Moiré quantum electrodynamics

ORAL

Abstract

We study a moiré material sandwiched between two linearly responsive, passive, spatially local, and isotropic magnetoelectric media forming a stratified planar geometry. The moiré material enters through the boundary condition between the two magnetoelectric regions. In particular, this encodes a microscopic description of the condensed matter system via a moiré-modulated, in-plane, optical conductivity. We obtain the Green's tensor of such an interface within a macroscopic quantum electrodynamics framework. Our approach captures local-field-effects.
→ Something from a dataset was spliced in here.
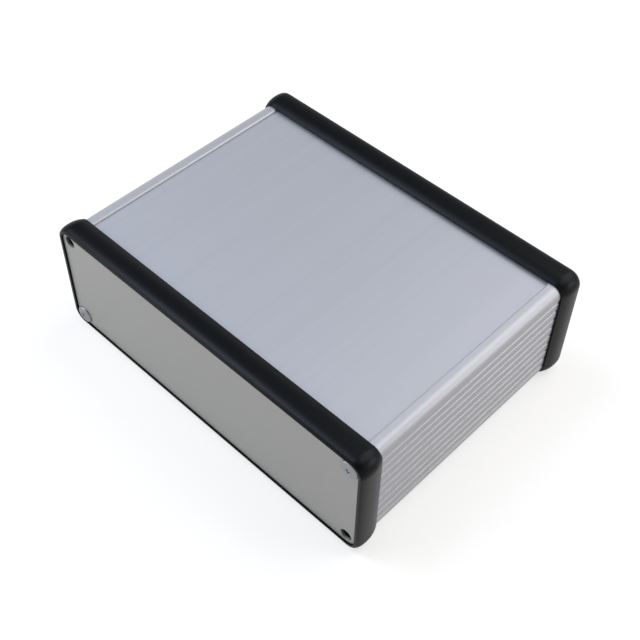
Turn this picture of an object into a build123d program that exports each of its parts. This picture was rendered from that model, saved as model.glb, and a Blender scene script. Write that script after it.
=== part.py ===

These are reflected in the structure of the generalized Fresnel coefficients that determine the Umklapp-allowed photon scattering processes in this platform. We illustrate our formalism by studying the coupling of emitters to a twisted bilayer graphene setting and show how emitter-emitter interactions can be dressed by this non-trivial environment. Exploring the quantum optical behavior of such a light-matter interface offers an alternative route to elucidate exotic phenomena in moiré systems.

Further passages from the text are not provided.